Le discours et la méthode

En quelques mois d’exercice de l’actuel ministre du Tourisme, on sait déjà à quoi s’en tenir : le discours et la méthode sont ceux d’un ministre de Ben Ali, la modestie et la transparence en moins.

Les entrées, encore et toujours
La priorité que donne le Ministre, dans ses déclarations et interviews répétées, aux chiffres des entrées est bien celle de la politique suivie depuis vingt ans. Elle a empêché qu’on s’attaque au problème essentiel du tourisme tunisien qui reste la faiblesse de ses recettes par touriste.
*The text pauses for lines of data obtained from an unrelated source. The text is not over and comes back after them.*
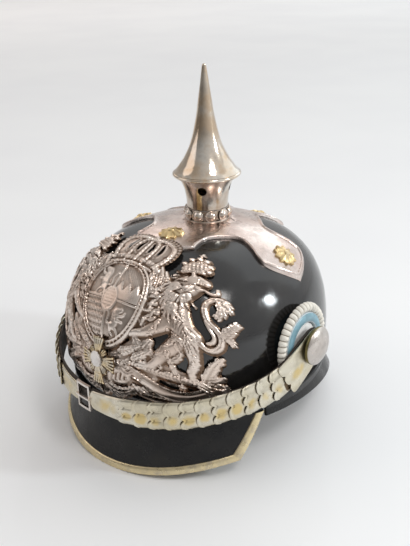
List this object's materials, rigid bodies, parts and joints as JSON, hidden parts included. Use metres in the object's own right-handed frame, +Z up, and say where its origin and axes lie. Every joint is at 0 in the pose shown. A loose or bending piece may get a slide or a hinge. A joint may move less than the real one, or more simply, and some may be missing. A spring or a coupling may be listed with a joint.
{
  "type": "spiked parade helmet",
  "caption": "Spiked parade helmet: leather skull with two visors, cross base and screw-in spike, embossed front plate, side cockades and a swinging band of chinscales.",
  "frame": {"origin": "point on the spike axis at the level of the table on which both visors stand", "axes": "-Y is the front of the helmet, +X the wearer's left, +Z up along the spike"},
  "size_m": [0.2246, 0.239, 0.2601],
  "materials": {
    "lacquered_leather": "black lacquer, glossy",
    "silver_metal": "worn silvered nickel alloy, warm tone",
    "gilt_brass": "worn gilding",
    "steel_fastener": "plain",
    "cream_paint": "cream silvering, matt",
    "pale_blue_paint": "semi-gloss",
    "white_paint": "semi-gloss",
    "black_paint": "semi-gloss",
    "red_paint": "semi-gloss",
    "strap_leather": "smooth",
    "liner_leather": "matt",
    "lining_cloth": "ribbed silk"
  },
  "bodies": {
    "helmet": {"skull_shell": "lacquered_leather", "front_visor": "lacquered_leather", "visor_trim": "gilt_brass", "rear_visor": "lacquered_leather", "rear_spine": "silver_metal", "spine_studs": "silver_metal", "cross_base": "silver_metal", "star_studs": "gilt_brass", "stud_nuts": "steel_fastener", "pearl_ring": "silver_metal", "spike_neck": "silver_metal", "neck_socket": "gilt_brass", "helmet_plate": "silver_metal", "plate_posts": "gilt_brass", "plate_nuts": "steel_fastener", "reserve_cross": "gilt_brass", "cross_medallion": "silver_metal", "side_posts": "gilt_brass", "side_nuts": "steel_fastener", "left_cockade_ring": "cream_paint", "left_cockade_colour": "pale_blue_paint", "left_cockade_disc": "white_paint", "right_cockade_ring": "black_paint", "right_cockade_colour": "white_paint", "right_cockade_disc": "red_paint", "sweatband": "liner_leather", "dome_lining": "lining_cloth"},
    "spike": {"spike_cone": "silver_metal", "spike_plug": "gilt_brass"},
    "chinscales": {"left_strap_leather": "strap_leather", "right_strap_leather": "strap_leather", "left_scales": "silver_metal", "right_scales": "silver_metal", "left_root_plate": "silver_metal", "right_root_plate": "silver_metal", "left_end_plate": "silver_metal", "right_end_plate": "silver_metal", "left_boss": "silver_metal", "right_boss": "silver_metal", "chin_buckle": "silver_metal", "buckle_prong": "silver_metal"}
  },
  "joints": [
    {"name": "spike_lift", "type": "slide", "parent": "helmet", "child": "spike", "axis": [0, 0, 1], "range_m": [0, 0.03]},
    {"name": "chinscale_swing", "type": "hinge", "parent": "helmet", "child": "chinscales", "pos_m": [0, -0.0185, 0.0835], "axis": [-1, 0, 0], "range_deg": [0, 75]}
  ]
}
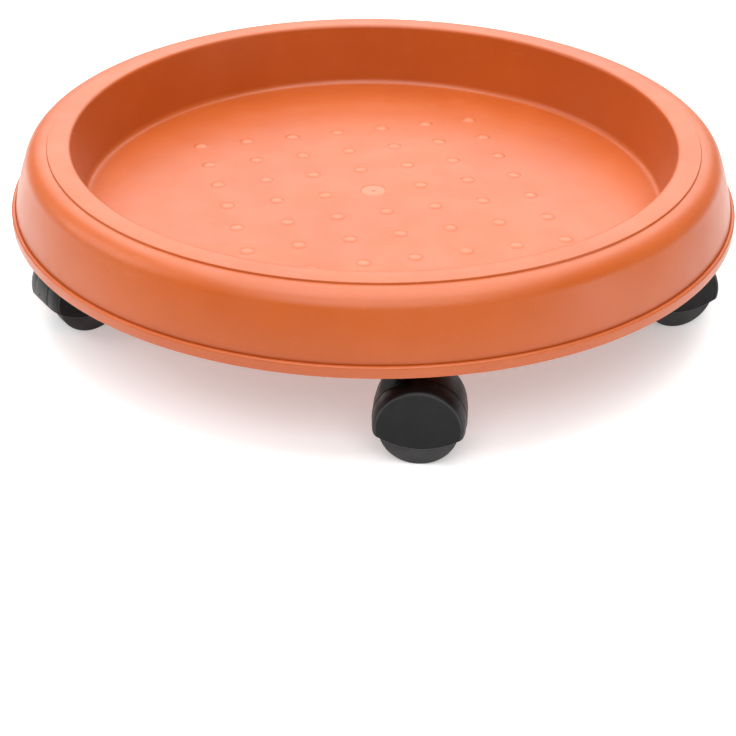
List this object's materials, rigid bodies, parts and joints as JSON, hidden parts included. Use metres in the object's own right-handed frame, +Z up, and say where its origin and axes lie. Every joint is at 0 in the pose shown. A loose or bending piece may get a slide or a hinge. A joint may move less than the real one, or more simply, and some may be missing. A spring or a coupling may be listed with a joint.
{
  "type": "plant pot caddy",
  "caption": "Round moulded tray for a plant pot, with a hollow rim and a bumped floor, on hooded twin-wheel swivel casters.",
  "frame": {"origin": "on the ground under the centre of the round tray", "axes": "+Z up, -Y towards the caster that the picture shows at the front, +X to its right"},
  "size_m": [0.35, 0.35, 0.078],
  "materials": {
    "tray_plastic": "satin terracotta moulded plastic with a very fine grain",
    "caster_plastic": "satin black moulded plastic",
    "wheel_plastic": "matt black moulded plastic, slightly greyer than the hoods",
    "steel": "plain bright steel"
  },
  "bodies": {
    "tray": {"tray": "tray_plastic", "caster_1_grip_ring": "steel", "caster_2_grip_ring": "steel", "caster_3_grip_ring": "steel", "caster_4_grip_ring": "steel", "caster_5_grip_ring": "steel"},
    "caster_1": {"caster_1_hood": "caster_plastic", "caster_1_pin": "steel", "caster_1_axle": "steel"},
    "caster_1_left_wheel": {"caster_1_wheel_left": "wheel_plastic"},
    "caster_1_right_wheel": {"caster_1_wheel_right": "wheel_plastic"},
    "caster_2": {"caster_2_hood": "caster_plastic", "caster_2_pin": "steel", "caster_2_axle": "steel"},
    "caster_2_left_wheel": {"caster_2_wheel_left": "wheel_plastic"},
    "caster_2_right_wheel": {"caster_2_wheel_right": "wheel_plastic"},
    "caster_3": {"caster_3_hood": "caster_plastic", "caster_3_pin": "steel", "caster_3_axle": "steel"},
    "caster_3_left_wheel": {"caster_3_wheel_left": "wheel_plastic"},
    "caster_3_right_wheel": {"caster_3_wheel_right": "wheel_plastic"},
    "caster_4": {"caster_4_hood": "caster_plastic", "caster_4_pin": "steel", "caster_4_axle": "steel"},
    "caster_4_left_wheel": {"caster_4_wheel_left": "wheel_plastic"},
    "caster_4_right_wheel": {"caster_4_wheel_right": "wheel_plastic"},
    "caster_5": {"caster_5_hood": "caster_plastic", "caster_5_pin": "steel", "caster_5_axle": "steel"},
    "caster_5_left_wheel": {"caster_5_wheel_left": "wheel_plastic"},
    "caster_5_right_wheel": {"caster_5_wheel_right": "wheel_plastic"}
  },
  "joints": [
    {"name": "caster_1_swivel", "type": "hinge", "parent": "tray", "child": "caster_1", "pos_m": [0.01022, -0.15807, 0.05], "axis": [0, 0, 1], "continuous": true},
    {"name": "caster_1_left_spin", "type": "hinge", "parent": "caster_1", "child": "caster_1_left_wheel", "pos_m": [0.02059, -0.15887, 0.0168], "axis": [0.0767, 0.9971, 0], "continuous": true},
    {"name": "caster_1_right_spin", "type": "hinge", "parent": "caster_1", "child": "caster_1_right_wheel", "pos_m": [0.02059, -0.15887, 0.0168], "axis": [0.0767, 0.9971, 0], "continuous": true},
    {"name": "caster_2_swivel", "type": "hinge", "parent": "tray", "child": "caster_2", "pos_m": [0.15349, -0.03913, 0.05], "axis": [0, 0, 1], "continuous": true},
    {"name": "caster_2_left_spin", "type": "hinge", "parent": "caster_2", "child": "caster_2_left_wheel", "pos_m": [0.14336, -0.04146, 0.0168], "axis": [0.225, -0.9744, 0], "continuous": true},
    {"name": "caster_2_right_spin", "type": "hinge", "parent": "caster_2", "child": "caster_2_right_wheel", "pos_m": [0.14336, -0.04146, 0.0168], "axis": [0.225, -0.9744, 0], "continuous": true},
    {"name": "caster_3_swivel", "type": "hinge", "parent": "tray", "child": "caster_3", "pos_m": [0.08464, 0.13389, 0.05], "axis": [0, 0, 1], "continuous": true},
    {"name": "caster_3_left_spin", "type": "hinge", "parent": "caster_3", "child": "caster_3_left_wheel", "pos_m": [0.07612, 0.12792, 0.0168], "axis": [0.5736, -0.8192, 0], "continuous": true},
    {"name": "caster_3_right_spin", "type": "hinge", "parent": "caster_3", "child": "caster_3_right_wheel", "pos_m": [0.07612, 0.12792, 0.0168], "axis": [0.5736, -0.8192, 0], "continuous": true},
    {"name": "caster_4_swivel", "type": "hinge", "parent": "tray", "child": "caster_4", "pos_m": [-0.10118, 0.12187, 0.05], "axis": [0, 0, 1], "continuous": true},
    {"name": "caster_4_left_spin", "type": "hinge", "parent": "caster_4", "child": "caster_4_left_wheel", "pos_m": [-0.09321, 0.11519, 0.0168], "axis": [0.6428, 0.766, 0], "continuous": true},
    {"name": "caster_4_right_spin", "type": "hinge", "parent": "caster_4", "child": "caster_4_right_wheel", "pos_m": [-0.09321, 0.11519, 0.0168], "axis": [0.6428, 0.766, 0], "continuous": true},
    {"name": "caster_5_swivel", "type": "hinge", "parent": "tray", "child": "caster_5", "pos_m": [-0.14718, -0.05857, 0.05], "axis": [0, 0, 1], "continuous": true},
    {"name": "caster_5_left_spin", "type": "hinge", "parent": "caster_5", "child": "caster_5_left_wheel", "pos_m": [-0.13876, -0.05246, 0.0168], "axis": [-0.5878, 0.809, 0], "continuous": true},
    {"name": "caster_5_right_spin", "type": "hinge", "parent": "caster_5", "child": "caster_5_right_wheel", "pos_m": [-0.13876, -0.05246, 0.0168], "axis": [-0.5878, 0.809, 0], "continuous": true}
  ]
}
Comme nous l’expliquons dans notre dossier sur « la feuille de route » (voir pages 9 à 20), M. Fakhfakh fait même mieux que tous ses prédécesseurs puisqu’il invente un taux de “limitation de la baisse” : « la baisse est en baisse », pourrait-il claironner.
De même, en élaborant la Feuille de route du Tourisme, le Ministre a pris bien soin de passer sous silence (du moins dans les nombreuses interviews qu’il a accordées à ce sujet) l’objectif du « doublement des dépenses moyennes par touriste » inscrit dans la “Stratégie 2016” élaborée en 2010 ; aucune mesure valable n’a été annoncée pour sa réalisation. Plus grave encore, il a laissé de côté la réforme de l’ONTT, qui est un préalable à la réussite de cette stratégie. Parmi les points de cette réforme, inscrit dans l’ancienne version de la Stratégie 2016, on trouve justement la recommandation « d’intégrer des notions économiques en plus des statistiques suivies aujourd’hui ». Ces « notions économiques » sont pourtant sans appel : malgré l’augmentation de nos entrées, la multiplication de nos hôtels et de nos agences de voyages, notre part de marché en termes de recettes n’a cessé de baisser. Plus grave encore, la contribution du tourisme à la croissance économique du pays, qui s’élevait à 1,5% en moyenne dans les années 80, est devenue nulle en 2009, et elle a été négative en 2011 (cf rapport annuel de la BCT).
La question, dans ces conditions, est de savoir à quoi sert une stratégie qui ne s’attaque pas à l’essentiel, c’est-à-dire la rentabilité du secteur et son rôle dans le développement économique du pays.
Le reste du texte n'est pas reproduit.